As I indicated earlier, this is a choke hold, a throttling of society. Non-existent people on television and in movies can cuss like saints, boldly go, fight the future, murder with a license, and commit any other inappropriateness they want to, while all we real folks can do is watch, wishing we too were fictional and thus free to live our lives on our own terms.

When this crappy little low-grade state of constant fear works its way into a classroom, it chokes creativity, enthusiasm, and learning itself. Every assignment is sure to get a good grade if the student just repeats some vague, insincere, but unquestionably middle-of-the-road mantra that is itself rooted in a crappy little low-grade fear of being inappropriate or needing to be excused.

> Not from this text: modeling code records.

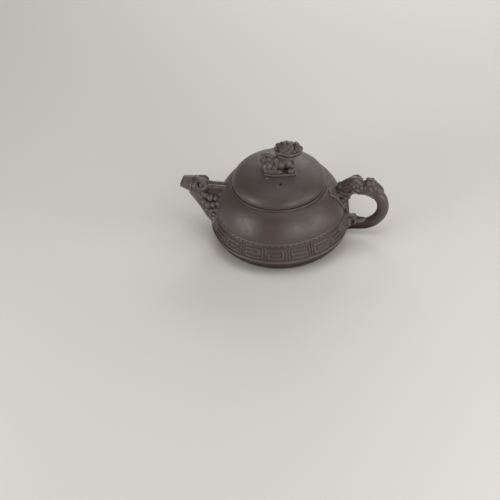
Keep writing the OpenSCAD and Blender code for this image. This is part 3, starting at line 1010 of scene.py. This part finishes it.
def make_loop():
    loop = Clay((47, -8, 3), (85, 8, 51), STEP, fold=True)
    line = [[51.4, 0, 9.8, 4.9], [54.5, 0, 9.6, 4.35], [58, 0, 9.5, 4.2]]
    line += [[*loop_point(a), loop_half(a)] for a in range(-90, 91, 12)]
    line += [[57, 0, 45.1, 4.9]]
    loop.add(roll(line, 2), 0.3)
    loop.cut(roll([[*loop_point(a, 0.9, 4.8), 0.55] for a in range(56, 104, 6)]), 0.3)
    # rolled edge along the inside of the bend, under the crest
    loop.add(roll([[*loop_point(a, -2.6, 3.9), 1.0] for a in range(46, 100, 6)]), 0.35)
    loop.cut(roll([[*loop_point(a, -1.2, 5.0), 0.4] for a in range(46, 100, 6)]), 0.3)
    # curl and leaf at the lower end
    loop.add(egg((55.4, 0.6, 13.8), (4.2, 3.8, 4.3)), 0.6)
    loop.add(roll(curl((56.2, 4.0, 14.6), (0.05, 0.8, 0.6), 3.1, 1.05, start=-50, turns=1.2), 1),
             0.2)
    loop.cut(ball((56.2, 4.8, 15.2), 1.5), 0.3)
    loop.add(roll([[57.2, 2.8, 14.2, 1.5], [60.2, 2.6, 13.5, 1.3], [63.0, 2.2, 13.6, 1.0],
                   [65.2, 1.6, 14.2, 0.5]]), 0.5)
    loop.cut(roll([[58, 4.4, 13.4, 0.3], [61, 4.2, 12.6, 0.35], [64.4, 3.2, 12.9, 0.25]]), 0.25)
    settle(loop, 2.2, 2.6)
    finish_piece(sculpt("handle_loop_clay", loop), "pot", BODY_CLAY, "body_clay",
                 "handle_loop", "handle_curl")


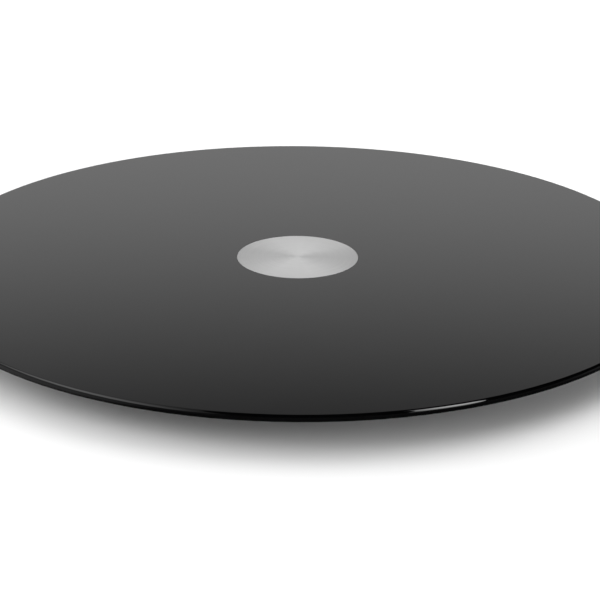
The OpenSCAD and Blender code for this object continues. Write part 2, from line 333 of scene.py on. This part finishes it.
def build_world():
    """White for the camera, a backdrop and a left wall for glossy surfaces, and the sky banks for
    everything else."""
    world = bpy.data.worlds.new("studio")
    world.use_nodes = True
    bpy.context.scene.world = world
    g = Graph(world.node_tree)
    direction = g.add("ShaderNodeTexCoord").outputs["Generated"]
    x, y, z = g.add("ShaderNodeSeparateXYZ", {0: direction}).outputs
    backdrop = g.math("MULTIPLY", g.map_range(z, *BACKDROP_BY_HEIGHT, smooth=True),
                      g.map_range(y, *BACKDROP_BY_DEPTH, smooth=True))
    ground = g.map_range(y, *GROUND_BY_DEPTH, smooth=True)
    mirrored = g.mix(g.map_range(z, *HORIZON), g.grey(ground), g.grey(backdrop))
    wall = g.grey(g.map_range(x, *LEFT_WALL, smooth=True))
    mirrored = g.add("ShaderNodeVectorMath", {0: mirrored, 1: wall}, operation="ADD").outputs[0]
    level = 0.0
    for turn, rise, sharpness, radiance in SKY_BANKS.values():
        bank = Matrix.Rotation(-math.radians(turn), 3, "Z") @ Matrix.Rotation(math.radians(rise), 3, "X")
        towards = g.add("ShaderNodeVectorMath", {0: direction, 1: bank @ AHEAD}, operation="DOT_PRODUCT")
        off = g.math("MULTIPLY", g.math("SUBTRACT", towards.outputs["Value"], 1.0), sharpness)
        level = g.math("ADD", level, g.math("MULTIPLY", g.math("EXPONENT", off), radiance / FLOOR_WHITE))
    path = g.add("ShaderNodeLightPath")
    lit = g.mix(path.outputs["Is Glossy Ray"], g.grey(level), mirrored)
    seen = g.mix(path.outputs["Is Camera Ray"], lit, rgb(1.0, 1.0, 1.0))
    g.put(world.node_tree.nodes["Background"].inputs["Color"], seen)


def softbox(name, centre, run, back, size, radiance, rim, peak=(0.5, 0.5), spread=(0.5, 0.5)):
    """A rectangular light at centre, its long side along run and its back turned to back. It has
    the given radiance at peak, a place given as shares of its sides, and rim times that from
    spread away."""
    data = bpy.data.lights.new(name, "AREA")
    data.shape = "RECTANGLE"
    data.size, data.size_y = size
    data.energy = math.pi * data.size * data.size_y * radiance
    data.use_nodes = True
    g = Graph(data.node_tree)
    place = g.add("ShaderNodeNewGeometry").outputs["Parametric"]
    across, along, _unused = g.add("ShaderNodeSeparateXYZ", {0: place}).outputs
    falls = []
    for share, middle, reach in zip((across, along), peak, spread):
        off = g.math("ABSOLUTE", g.math("SUBTRACT", share, middle))
        falls.append(g.map_range(off, 0.0, reach, 1.0, rim, smooth=True))
    g.put(data.node_tree.nodes["Emission"].inputs["Strength"], g.math("MULTIPLY", *falls))
    light = bpy.data.objects.new(name, data)
    long_side = run.normalized()
    away = (back - long_side * back.dot(long_side)).normalized()
    axes = Matrix((long_side.cross(away), long_side, away)).transposed().to_4x4()
    light.matrix_world = Matrix.Translation(centre) @ axes
    light.visible_camera = False
    light.visible_diffuse = False
    bpy.context.scene.collection.objects.link(light)
    return light


def only_for(light, names):
    """Lets a light reach only the named CAD nodes."""
    group = bpy.data.collections.new(light.name + "_receivers")
    for name in sorted(names):
        group.objects.link(frame["nodes"][name])
    light.light_linking.receiver_collection = group


def light_plate():
    """A tall softbox on the right gives the long highlight on the glass edge, and a wide one on
    the left the faint band on the other side."""
    right = Vector((0.81, -0.42, 1.432))
    key = softbox("right_softbox", right, run=Vector((0.03, -0.65, -0.76)), back=right,
                  size=(0.43, 1.9), radiance=9.1, rim=0.16, peak=(0.42, 0.5), spread=(0.9, 0.62))
    only_for(key, set(frame["nodes"]) - {"hub"})
    softbox("left_softbox", Vector((-1.31, 0.1, 1.5)), run=Vector((0.134, 0.991, 0)), back=UP,
            size=(1.9, 4.4), radiance=2.1, rim=0.1, peak=(0.63, 0.5), spread=(0.4, 0.5))


def light_hub():
    """Two softboxes for the metal disc alone, which draw its two broad streaks."""
    right = Vector((0.75, 0.45, 1.25))
    key = softbox("hub_right_softbox", right, run=Vector((0.45, -0.75, 0)), back=right,
                  size=(0.7, 1.2), radiance=3.6, rim=0.5)
    only_for(key, {"hub"})
    above = softbox("hub_top_softbox", Vector((0, -0.2, 1.2)), run=AHEAD, back=UP,
                    size=(1.8, 2.4), radiance=1.7, rim=0.6)
    only_for(above, {"hub"})


def light_base():
    """A faint light just over the floor, for the bounce that the floor gives the base."""
    bounce = softbox("floor_bounce", Vector((0, 0, 0.0005)), run=AHEAD, back=-UP,
                     size=(2.4, 2.4), radiance=0.6, rim=1.0)
    only_for(bounce, set(frame["nodes"]) - {"hub", "glass_plate"})


def main():
    build_camera()
    build_floor()
    build_world()
    light_plate()
    light_hub()
    light_base()
    paint_nodes()
    bpy.context.scene.view_settings.view_transform = "Standard"


main()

You can’t get students to write anything interesting until you first convince them that it is okay to say what they really think, in any words that will get across the idea or at least hint at what they have in mind. If you can ever persuade students that the world is not flat and proper, that they can take some risks out there on the edge of appropriateness without falling off, if you can get them to think and speak freely, your classroom can become gloriously relaxed and enjoyable. Instead of a room full of strangers who are unsure what they are supposed to say, you get real cooperation, idea-sharing, and peer reviews that actually mean something useful, instead of just squeaky little recitations of vapid politeness and barely-concealed disinterest.

This is the sort of teaching that strikes fear in the heart of politicians and old-school administrators. Their moribund imaginations see evil forces at work. They envision old episodes of Welcome Back Kotter gone horribly wrong, The Fonz facing a lawsuit, or Officer Tom Hanson out of work, homeless, on the street. All their worst nightmares haunt them at the thought of teachers openly encouraging students to risk inappropriateness without at least requiring them to say “excuse me.” But I am convinced this is the only way back to real democracy and the American Way.